The following table shows the default vSAN storage policy parameters:
|FTT||Failure tolerance method||Number of nodes in vSphere cluster|
|1||RAID 1 (mirroring)
Creates 2 copies
|3 and 4 nodes|
|2||RAID 1 (mirroring)
Creates 3 copies
|5 to 32 nodes|
Supported vSAN storage policies
The following table shows the supported vSAN storage policies and the minimum number of nodes required to enable the policy:
|FTT||Failure tolerance method||Minimum number of nodes required in vSphere cluster|
|1||RAID 1 (mirroring)||3|
|1||RAID 5 (erasure coding)||4|
|2||RAID 1 (mirroring)||5|
|2||RAID 6 (erasure coding)||6|
|3||RAID 1 (mirroring)||7|
NSX Data Center
NSX Data Center provides network virtualization, micro segmentation, and network security capabilities on your private cloud. You can configure all services supported by NSX Data Center on your private cloud by using NSX. When you create a private cloud, VMware Engine installs and configures the following NSX components:
- NSX-T Manager
- Transport Zones
- Host and Edge Uplink Profile
- Logical Switch for Edge Transport, Ext1, and Ext2
- IP Pool for ESXi Transport Node
- IP Pool for Edge Transport Node
- Edge Nodes
- DRS Anti-affinity rule for controller and Edge VMs
- Tier 0 Router
- Enable border gateway protocol (BGP) on Tier0 Router
VMware Engine handles initial installation, configuration, and monitoring of HCX in private clouds. You are responsible for lifecycle management of HCX Cloud and service appliances like HCX-IX Interconnect.

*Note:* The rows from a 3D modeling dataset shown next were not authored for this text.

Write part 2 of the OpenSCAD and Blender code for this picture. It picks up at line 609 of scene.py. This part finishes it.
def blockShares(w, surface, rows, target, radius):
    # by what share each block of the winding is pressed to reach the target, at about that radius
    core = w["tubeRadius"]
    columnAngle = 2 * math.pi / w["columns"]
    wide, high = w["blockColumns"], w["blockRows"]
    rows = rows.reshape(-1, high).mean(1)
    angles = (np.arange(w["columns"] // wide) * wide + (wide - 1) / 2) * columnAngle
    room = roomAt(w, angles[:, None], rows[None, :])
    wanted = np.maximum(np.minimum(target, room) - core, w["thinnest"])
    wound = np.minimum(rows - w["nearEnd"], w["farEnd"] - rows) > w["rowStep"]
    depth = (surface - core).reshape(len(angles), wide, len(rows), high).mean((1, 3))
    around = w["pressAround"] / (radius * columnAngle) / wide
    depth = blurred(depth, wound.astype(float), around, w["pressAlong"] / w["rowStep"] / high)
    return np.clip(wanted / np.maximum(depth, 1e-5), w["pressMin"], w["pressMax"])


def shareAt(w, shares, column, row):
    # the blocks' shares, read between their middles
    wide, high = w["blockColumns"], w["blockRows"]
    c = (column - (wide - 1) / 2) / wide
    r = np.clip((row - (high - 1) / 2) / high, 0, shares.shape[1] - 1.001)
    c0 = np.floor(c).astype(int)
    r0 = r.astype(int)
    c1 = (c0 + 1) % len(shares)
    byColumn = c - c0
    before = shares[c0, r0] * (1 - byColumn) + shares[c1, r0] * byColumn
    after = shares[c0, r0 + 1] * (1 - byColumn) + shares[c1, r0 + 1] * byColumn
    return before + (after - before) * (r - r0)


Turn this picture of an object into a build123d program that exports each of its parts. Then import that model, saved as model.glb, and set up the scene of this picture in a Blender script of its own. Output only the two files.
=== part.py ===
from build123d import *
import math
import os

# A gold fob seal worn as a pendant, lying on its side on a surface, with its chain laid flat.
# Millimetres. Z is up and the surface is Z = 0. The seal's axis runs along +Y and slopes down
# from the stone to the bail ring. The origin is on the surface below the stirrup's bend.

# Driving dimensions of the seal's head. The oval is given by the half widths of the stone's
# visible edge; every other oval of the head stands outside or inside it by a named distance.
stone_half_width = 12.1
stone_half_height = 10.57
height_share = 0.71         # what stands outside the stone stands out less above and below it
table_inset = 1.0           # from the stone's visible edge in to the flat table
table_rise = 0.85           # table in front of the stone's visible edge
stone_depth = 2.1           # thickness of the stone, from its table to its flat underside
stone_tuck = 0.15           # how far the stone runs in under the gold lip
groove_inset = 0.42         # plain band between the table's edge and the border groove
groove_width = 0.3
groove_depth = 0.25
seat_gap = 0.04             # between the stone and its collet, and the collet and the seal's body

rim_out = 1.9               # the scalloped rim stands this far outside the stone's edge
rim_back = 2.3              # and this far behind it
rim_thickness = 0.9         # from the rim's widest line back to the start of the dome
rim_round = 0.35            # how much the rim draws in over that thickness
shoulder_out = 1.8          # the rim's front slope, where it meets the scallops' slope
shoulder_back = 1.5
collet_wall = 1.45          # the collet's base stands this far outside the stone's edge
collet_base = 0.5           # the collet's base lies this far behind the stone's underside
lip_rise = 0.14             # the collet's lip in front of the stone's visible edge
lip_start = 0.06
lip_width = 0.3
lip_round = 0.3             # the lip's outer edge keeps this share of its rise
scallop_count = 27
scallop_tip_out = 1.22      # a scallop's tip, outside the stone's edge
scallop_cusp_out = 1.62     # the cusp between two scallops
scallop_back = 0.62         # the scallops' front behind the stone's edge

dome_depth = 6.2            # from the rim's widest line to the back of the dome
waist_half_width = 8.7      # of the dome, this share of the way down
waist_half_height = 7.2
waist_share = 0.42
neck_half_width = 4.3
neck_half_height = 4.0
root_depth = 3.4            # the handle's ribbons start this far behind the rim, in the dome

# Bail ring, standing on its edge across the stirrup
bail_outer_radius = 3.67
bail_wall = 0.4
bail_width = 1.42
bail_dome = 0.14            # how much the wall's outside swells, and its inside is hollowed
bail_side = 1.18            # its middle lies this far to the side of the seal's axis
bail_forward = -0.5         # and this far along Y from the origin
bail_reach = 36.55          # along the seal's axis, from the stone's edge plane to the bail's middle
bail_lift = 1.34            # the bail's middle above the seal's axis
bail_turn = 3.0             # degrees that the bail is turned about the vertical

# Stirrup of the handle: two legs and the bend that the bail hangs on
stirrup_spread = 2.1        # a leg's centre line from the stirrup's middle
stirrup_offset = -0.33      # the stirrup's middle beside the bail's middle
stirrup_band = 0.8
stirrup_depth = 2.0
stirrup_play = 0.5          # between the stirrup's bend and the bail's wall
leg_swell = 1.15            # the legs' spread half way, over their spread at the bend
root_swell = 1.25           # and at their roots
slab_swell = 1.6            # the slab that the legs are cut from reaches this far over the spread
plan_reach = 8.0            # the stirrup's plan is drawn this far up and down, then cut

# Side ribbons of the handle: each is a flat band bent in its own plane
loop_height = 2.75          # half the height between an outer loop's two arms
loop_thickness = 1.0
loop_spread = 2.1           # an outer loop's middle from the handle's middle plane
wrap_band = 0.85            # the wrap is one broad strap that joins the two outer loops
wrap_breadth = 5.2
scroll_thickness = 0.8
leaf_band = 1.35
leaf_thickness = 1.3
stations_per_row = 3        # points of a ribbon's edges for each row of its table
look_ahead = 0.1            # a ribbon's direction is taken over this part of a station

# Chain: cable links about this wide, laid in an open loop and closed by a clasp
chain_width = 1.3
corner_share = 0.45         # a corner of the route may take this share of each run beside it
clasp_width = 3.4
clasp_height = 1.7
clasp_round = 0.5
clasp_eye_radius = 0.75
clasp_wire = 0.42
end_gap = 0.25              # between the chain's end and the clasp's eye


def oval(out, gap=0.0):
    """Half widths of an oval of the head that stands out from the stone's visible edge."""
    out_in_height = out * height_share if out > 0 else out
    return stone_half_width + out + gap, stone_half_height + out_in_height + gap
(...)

VMware provides updates for HCX Cloud through its HCX service. You can upgrade HCX Manager and deployed HCX service appliances from the HCX Cloud interface. To find the end of support date for a product release, refer to the VMware Product Lifecycle Matrix.
To ensure high availability of the private cloud, ESXi hosts are configured as a cluster. When you create a private cloud, VMware Engine deploys management components of vSphere on the first cluster. VMware Engine creates a resource pool for management components, and deploys all management VMs in this resource pool.
The first cluster cannot be deleted to shrink the private cloud. The vSphere
cluster uses vSphere HA to provide high availability for VMs. Failures to
tolerate (FTT) are based on the number of available nodes in the cluster. The
Number of nodes = 2N+1, where
N is the FTT, describes the
relationship between available nodes in a cluster and FTT.
vSphere cluster limits
|Minimum number of nodes to create a private cloud (first cluster)||3|
|Minimum number of nodes to create a cluster||3|
|Maximum number of nodes per cluster||32|
|Maximum number of nodes per private cloud||64|
|Maximum number of clusters per private cloud||21|
Guest operating system support
You can install a VM with any guest operating system supported by VMware for the ESXi version in your private cloud. For a list of supported guest operating systems, see the VMware Compatibility Guide for Guest OS.
VMware infrastructure maintenance
Occasionally it's necessary to make changes to the configuration of the VMware infrastructure. Currently, these intervals can occur every 1‑2 months, but the frequency is expected to decline over time. This type of maintenance can usually be done without interrupting normal usage of the services.
During a VMware maintenance interval, the following services continue to function without any effect:
- VMware management plane and applications
- vCenter access
- All networking and storage
- All cloud traffic
Updates and upgrades
Google is responsible for lifecycle management of VMware software (ESXi, vCenter, PSC, and NSX) in the private cloud.
Software updates include:
- Patches: security patches or bug fixes released by VMware
- Updates: minor version change of a VMware stack component
- Upgrades: major version change of a VMware stack component
Google tests a critical security patch as soon as it becomes available from VMware. Per SLA, Google rolls out the security patch to private cloud environments within a week.
Google provides quarterly maintenance updates to VMware software components. For a new major version of VMware software version, Google works with customers to coordinate a suitable maintenance window for upgrade.